Nalo Hopkinson has been writing science fiction since about 1993. Her impressive debut novel, “Brown Girl in the Ring,” was released in 1998, earning her immediate attention, and the prestigious 1999 John W. Campbell Award for best new science-fiction writer. It was also nominated for the Philip K. Dick Award in 1998, and received the Locus Award for Best First Novel. In 2008, it was a finalist in Canada Reads, produced by the Canadian Broadcasting Corporation. Hopkinson also was awarded the 1999 John W. Campbell Award for Best New Writer, and the Ontario Arts Council Foundation Award for Emerging Writers.
“Midnight Robber,” her second novel published in 2000, has garnered Hopkinson several prestigious nominations, and was shortlisted for the James R. Tiptree Jr. Memorial Award in 2000, and nominated for the Hugo Award for Best Novel in 2001 as well as the Sunburst Award. Her novel “Skin Folk,” released in 2001, received the World Fantasy Award and the Sunburst Award for Canadian Literature of the Fantastic in 2003.

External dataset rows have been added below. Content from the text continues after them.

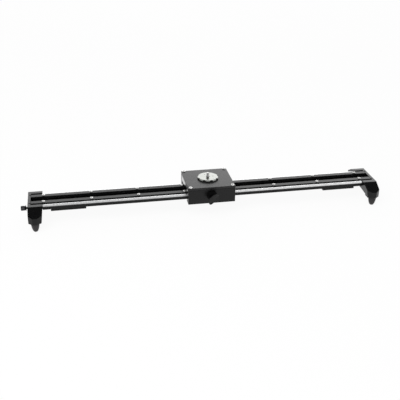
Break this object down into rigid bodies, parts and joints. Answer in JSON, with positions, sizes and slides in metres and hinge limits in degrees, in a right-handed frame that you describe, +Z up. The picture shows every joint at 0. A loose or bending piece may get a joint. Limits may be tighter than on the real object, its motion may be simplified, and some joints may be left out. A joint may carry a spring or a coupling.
{
  "type": "camera slider",
  "caption": "Twin-rod camera slider: a rail on four screw feet carries a sliding carriage with a scalloped camera disc and a wing-knob brake.",
  "frame": {"origin": "on the floor, under the middle of the whole slider's box", "axes": "+X along the rail towards the end without a thumb knob, +Y away from the brake knob, +Z up"},
  "size_m": [0.7788, 0.138, 0.0818],
  "materials": {
    "black_anodised": "black anodised, semi-gloss",
    "satin_strip": "black anodised, satin",
    "chrome": "polished hard chrome",
    "bright_steel": "bright turned",
    "dark_steel": "black oxide",
    "rubber": "matt moulded",
    "bearing_plastic": "machined acetal",
    "knob_plastic": "fine moulded grain"
  },
  "bodies": {
    "rail": {"rail_extrusion": "black_anodised", "front_clamp_strip": "satin_strip", "rear_clamp_strip": "satin_strip", "front_guide_rod": "chrome", "rear_guide_rod": "chrome", "front_strip_screw_1": "bright_steel", "front_strip_screw_2": "bright_steel", "front_strip_screw_3": "bright_steel", "front_strip_screw_4": "bright_steel", "front_strip_screw_5": "bright_steel", "front_strip_screw_6": "bright_steel", "front_strip_screw_7": "bright_steel", "front_strip_screw_8": "bright_steel", "rear_strip_screw_1": "bright_steel", "rear_strip_screw_2": "bright_steel", "rear_strip_screw_3": "bright_steel", "rear_strip_screw_4": "bright_steel", "rear_strip_screw_5": "bright_steel", "rear_strip_screw_6": "bright_steel", "rear_strip_screw_7": "bright_steel", "rear_strip_screw_8": "bright_steel", "left_end_bracket": "black_anodised", "right_end_bracket": "black_anodised", "left_front_grub_screw": "dark_steel", "left_rear_grub_screw": "dark_steel", "right_front_grub_screw": "dark_steel", "right_rear_grub_screw": "dark_steel", "left_rear_rod_bolt": "dark_steel", "right_front_rod_bolt": "dark_steel", "right_rear_rod_bolt": "dark_steel", "left_tripod_plate": "black_anodised", "right_tripod_plate": "black_anodised", "left_plate_screw_1": "dark_steel", "left_plate_screw_2": "dark_steel", "right_plate_screw_1": "dark_steel", "right_plate_screw_2": "dark_steel"},
    "carriage": {"carriage_front_wall": "black_anodised", "carriage_rear_wall": "black_anodised", "carriage_left_end_plate": "black_anodised", "carriage_right_end_plate": "black_anodised", "carriage_deck": "black_anodised", "left_front_deck_screw": "bright_steel", "right_front_deck_screw": "bright_steel", "left_rear_deck_screw": "bright_steel", "right_rear_deck_screw": "bright_steel", "left_front_bearing_block": "bearing_plastic", "right_front_bearing_block": "bearing_plastic", "left_rear_bearing_block": "bearing_plastic", "right_rear_bearing_block": "bearing_plastic", "camera_screw": "bright_steel"},
    "camera_disc_body": {"camera_disc": "chrome"},
    "brake_knob_body": {"brake_knob": "knob_plastic", "brake_screw": "dark_steel"},
    "brake_shoe_body": {"brake_shoe": "bearing_plastic"},
    "end_knob_body": {"end_knob": "dark_steel"},
    "left_front_foot_body": {"left_front_foot": "rubber"},
    "left_rear_foot_body": {"left_rear_foot": "rubber"},
    "right_front_foot_body": {"right_front_foot": "rubber"},
    "right_rear_foot_body": {"right_rear_foot": "rubber"}
  },
  "joints": [
    {"name": "carriage_slide", "type": "slide", "parent": "rail", "child": "carriage", "axis": [1, 0, 0], "range_m": [-0.30375, 0.29625]},
    {"name": "camera_disc_turn", "type": "hinge", "parent": "carriage", "child": "camera_disc_body", "pos_m": [0.01065, 0.00455, 0.0686], "axis": [0, 0, 1], "continuous": true},
    {"name": "brake_turn", "type": "hinge", "parent": "carriage", "child": "brake_knob_body", "pos_m": [0.01065, -0.04325, 0.0494], "axis": [0, 1, 0], "range_deg": [0, 180]},
    {"name": "brake_shoe_press", "type": "slide", "parent": "carriage", "child": "brake_shoe_body", "axis": [0, 1, 0], "range_m": [0, 0.0005]},
    {"name": "end_knob_turn", "type": "hinge", "parent": "rail", "child": "end_knob_body", "pos_m": [-0.3756, -0.02175, 0.0417], "axis": [1, 0, 0], "continuous": true},
    {"name": "left_front_foot_screw", "type": "slide", "parent": "rail", "child": "left_front_foot_body", "axis": [0, 0, -1], "range_m": [0, 0.008]},
    {"name": "left_rear_foot_screw", "type": "slide", "parent": "rail", "child": "left_rear_foot_body", "axis": [0, 0, -1], "range_m": [0, 0.008]},
    {"name": "right_front_foot_screw", "type": "slide", "parent": "rail", "child": "right_front_foot_body", "axis": [0, 0, -1], "range_m": [0, 0.008]},
    {"name": "right_rear_foot_screw", "type": "slide", "parent": "rail", "child": "right_rear_foot_body", "axis": [0, 0, -1], "range_m": [0, 0.008]}
  ],
  "couplings": [
    {"joint": "brake_turn", "follows": "brake_shoe_press", "rad_per_m": 6283.2}
  ]
}
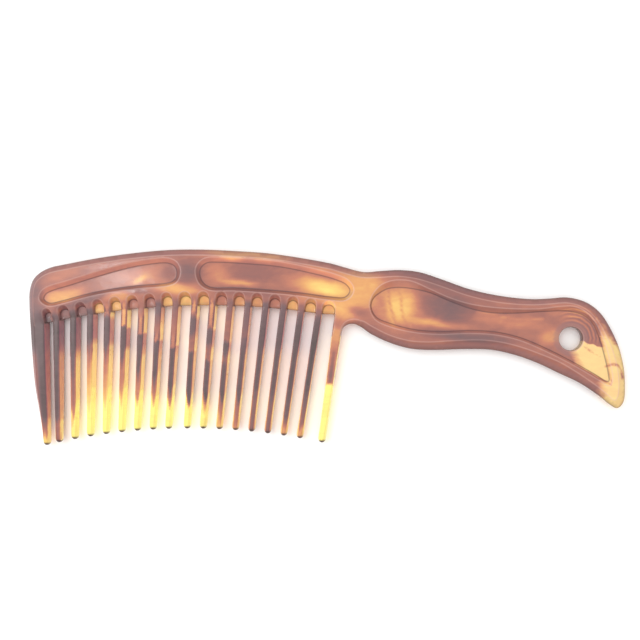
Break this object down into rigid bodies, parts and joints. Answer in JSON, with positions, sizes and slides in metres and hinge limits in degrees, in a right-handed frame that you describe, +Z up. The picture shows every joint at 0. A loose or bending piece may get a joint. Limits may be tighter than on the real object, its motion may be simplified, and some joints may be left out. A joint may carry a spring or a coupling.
{
  "type": "wide tooth comb",
  "caption": "Wide tooth comb with an arched back, round-tipped teeth and a waisted handle with a hanging hole, in swirled tortoiseshell plastic.",
  "frame": {"origin": "middle of the comb's plan box, on the surface that it lies on", "axes": "+X along the comb from the guard tooth towards the tail of the handle, +Y from the tooth tips towards the back, +Z up from the surface that it lies on"},
  "size_m": [0.2096, 0.069, 0.005],
  "materials": {
    "tortoiseshell": "polished, with amber, honey and dark brown swirls moulded through"
  },
  "bodies": {
    "root": {"back": "tortoiseshell", "handle": "tortoiseshell", "guard_tooth": "tortoiseshell", "tooth_02": "tortoiseshell", "tooth_03": "tortoiseshell", "tooth_04": "tortoiseshell", "tooth_05": "tortoiseshell", "tooth_06": "tortoiseshell", "tooth_07": "tortoiseshell", "tooth_08": "tortoiseshell", "tooth_09": "tortoiseshell", "tooth_10": "tortoiseshell", "tooth_11": "tortoiseshell", "tooth_12": "tortoiseshell", "tooth_13": "tortoiseshell", "tooth_14": "tortoiseshell", "tooth_15": "tortoiseshell", "tooth_16": "tortoiseshell", "tooth_17": "tortoiseshell", "heel_tooth": "tortoiseshell"}
  },
  "joints": []
}
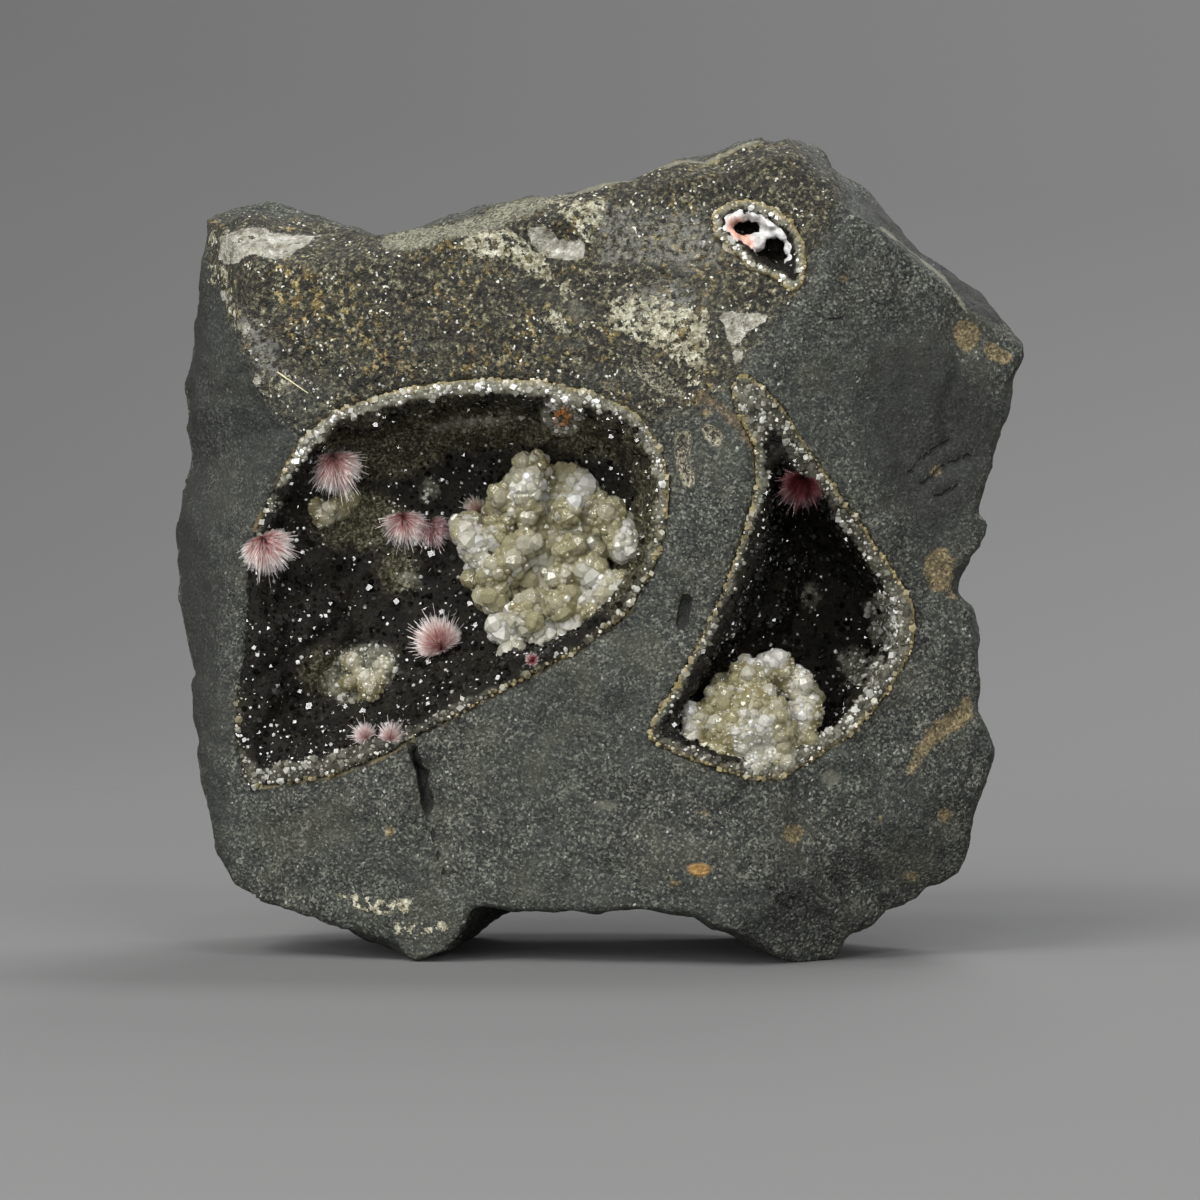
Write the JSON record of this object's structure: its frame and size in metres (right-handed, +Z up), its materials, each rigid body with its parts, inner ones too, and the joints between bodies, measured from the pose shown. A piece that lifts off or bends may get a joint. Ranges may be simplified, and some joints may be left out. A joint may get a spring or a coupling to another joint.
{
  "type": "natrolite and analcime mineral specimen on basalt matrix",
  "caption": "Broken block of dark basalt that stands on edge, with crystal-lined gas pockets holding pale analcime clusters and round pink-cored sprays of natrolite needles.",
  "frame": {"origin": "middle of the bounding box's underside, on the surface that the specimen stands on", "axes": "+Z up, +X to the right seen from the front, and the front, where the pockets open, faces -Y"},
  "size_m": [0.1114, 0.0522, 0.1069],
  "materials": {
    "basalt": "fresh-broken fine-grained rock, matt, brown and stained where weathered",
    "druse": "fine glassy crystals over dark rock, whitish at the rims",
    "analcime": "translucent straw-coloured to clear crystals with bright faces",
    "natrolite": "silky needles, deep red at the root and white at the tips"
  },
  "bodies": {
    "root": {"basalt_matrix": "basalt", "left_pocket_druse": "druse", "right_pocket_druse": "druse", "small_pocket_druse": "druse", "analcime_cluster_left": "analcime", "analcime_cluster_right": "analcime", "analcime_knob_upper": "analcime", "analcime_knob_lower": "analcime", "natrolite_spray_top": "natrolite", "natrolite_spray_left": "natrolite", "natrolite_spray_twin_a": "natrolite", "natrolite_spray_twin_b": "natrolite", "natrolite_spray_middle": "natrolite", "natrolite_spray_brown": "natrolite", "natrolite_spray_low_a": "natrolite", "natrolite_spray_low_b": "natrolite", "natrolite_spray_right": "natrolite"}
  },
  "joints": []
}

“The Salt Roads” received the Gaylactic Spectrum Award for positive exploration of queer issues in speculative fiction for 2004, presented to her at the 2005 Gaylaxicon. In 2008, “The New Moon’s Arms” received the Prix Aurora Award (Canada’s reader-voted award for science fiction and fantasy), and the Sunburst Award for Canadian Literature of the Fantastic, making her the first author to receive the Sunburst Award twice. The book was also nominated for the 2007 Nebula Award for Best Novel. Her success confirms Hopkinson’s place as an inventive and intelligent new voice in contemporary science fiction.
In 2012, Nalo Hopkinson released “The Chaos” to critical acclaim, followed by “Report From Planet Midnight,” also released in 2012, and “Sister Mine” in 2013, and a collection of short stories, “Falling in Love with Hominids,” in 2015.
As an author, Hopkinson often uses themes of Caribbean folklore, Afro-Caribbean culture, and feminism. She is historically conscious, and uses knowledge from growing up in Caribbean communities in her writing, including the use of Creole and character backgrounds from Caribbean countries, including Trinidad and Jamaica. In addition, Hopkinson writes about subjects including race, class, and sexuality. Through her work, particularly in “Midnight Robber,” Hopkinson addresses differences in cultures, as well as social issues such as child and sexual abuse.
Since 2011, Nalo Hopkinson has been an associate professor in creative writing with an emphasis on science fiction, fantasy, and magical realism at University of California, Riverside.
Hopkinson has been a key speaker and guest of honor at multiple science fiction conventions. She has frequently served as a writer-in-residence, including stints at Michigan State University, Green College, at the University of British Columbia, and at Huron College Young Writers’ Workshop, in London, Ontario. She is one of the founding members of the Carl Brandon Society, and serves on their board.
Nalo Hopkinson’s favorite writers include Samuel R. Delany, Tobias S. Buckell, and Charles Saunders. In addition, inspiration for her novels often comes from songs or poems, with Christina Rossetti’s poem, “Goblin Market,” serving as the inspiration for “Sister Mine.” Personal hobbies include sewing, cooking, and gardening. She designs fabrics based on historical photos and illustrations.
Hopkinson has struggled with severe anemia caused by fibroids, as well as a vitamin D deficiency, which at one point in her life led to financial difficulties, and ultimately homelessness for two years prior to being hired by University of California, Riverside.
We thank Nalo Hopkinson for her visionary writing, for her strength in the face of challenges, for her commitment to teaching others, and for her many contributions to our community.